Quote Originally Posted by Quor View Post
So there has to be some kind of compensation for complexity or else there's no point in playing a more complex job.
Challenge? Satisfaction to play something harder? Being happy to pull it off anyone? You're conveniently overlooking this while this is literally the main driving engine behind people trying challenging things like savage, ultimates, etc. Your argument is not the crux of video game design you seem to take for granted, I'm sorry to say.

Honestly I'd love for them to just complexify the hell out of those taxed "noob jobs" if just to shut down that kind of argument for good. Having an intuitive design isn't mutually exclusive with having complexity on the side. Just take monk for instance, if you want to optimize, you're in for a ride, otherwise, it's not exactly hard. But then again, maybe some people will find it hard at a baseline level. I know people that can't wrap their head around proc jobs like DNC and BRD so...
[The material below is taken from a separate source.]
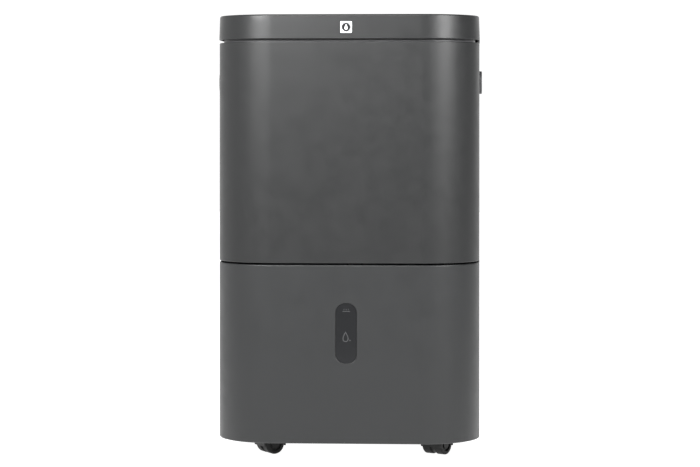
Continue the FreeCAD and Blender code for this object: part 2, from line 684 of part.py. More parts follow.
def coil_runs():
    """The heights of a coil tube's runs, and their pitch."""
    low, high = COIL_Z[0] + 17, COIL_Z[1] - 17
    pitch = (high - low) / (TUBE_RUNS - 1)
    return [low + i * pitch for i in range(TUBE_RUNS)], pitch


def coil_fins(y):
    """A pack of upright fins with holes for the tube's runs, joined at its top and bottom."""
    low, high = COIL_Z
    half = COIL_FIN_GAP / 2
    pack = box(-COIL_X, COIL_X, y, y + COIL_THICK, low, high)
    gaps = []
    for i in range(COIL_FIN_GAPS):
        x = (i - (COIL_FIN_GAPS - 1) / 2) * COIL_FIN_PITCH
        gaps.append(box(x - half, x + half, y - 1, y + COIL_THICK + 1, low + 3, high - 3))
    runs, _ = coil_runs()
    holes = [rod("x", TUBE_R + 0.1, y + COIL_THICK / 2, z, -COIL_X - 1, COIL_X + 1) for z in runs]
    return pack.cut(gaps).cut(holes)


def coil_tube(y, side):
    """One copper tube that runs to and fro through the fins, with both of its ends on one side."""
    runs, pitch = coil_runs()
    middle = y + COIL_THICK / 2
    turn_x = COIL_X + 2 + pitch / 2
    points = [(side * TUBE_END_X, middle, runs[0])]
    for i, (lower, upper) in enumerate(zip(runs, runs[1:])):
        x = -side * turn_x if i % 2 == 0 else side * turn_x
        points += [(x, middle, lower), (x, middle, upper)]
    points.append((side * TUBE_END_X, middle, runs[-1]))
    return bent_pipe(points, pitch / 2 - 0.01, TUBE_R)


def foot_places():
    x, y = COMPRESSOR
    turns = [math.radians(turn) for turn in (90, 210, 330)]
    return [(x + FEET_R * math.cos(turn), y + FEET_R * math.sin(turn)) for turn in turns]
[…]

Quote Originally Posted by Quor View Post
That's a fair way to feel about it. I don't have a better answer except to say what I've already said; SE's job team seems to have, at least in part, given up the ghost when it comes to maintaining some kind of unique feel/value for each job. Ideally there would be a situation wherein each job has a low-ish skill floor, to allow for anyone to get in and pick the job up and play it decently, while also maintaining something within each job that allows for skill expression (i.e. a higher skill ceiling) so that players who want to be challenged can push themselves and their chosen job. Obviously not every job can do this; it's good to have some jobs in each role that are simpler than others, to cater to people who don't have the skill/motivation to push that skill ceiling. You want players to be able to enjoy the main content that the game has to offer after all. But I think part of the current job balance issues we've been running into comes down to SE wanting to broaden the game's appeal to a wider audience and the subsequent dumbing-down that this appeal attempt necessitates.
That doesn't make any sense to me. On one end you say that it's good to have approachable skill floors while having high skill ceilings for skill expression, and then say that it's good that some jobs just don't. People can still play a job perfectly happily even if they don't reach the absolute nirvana of optimization, in fact that's 99% of the playerbase.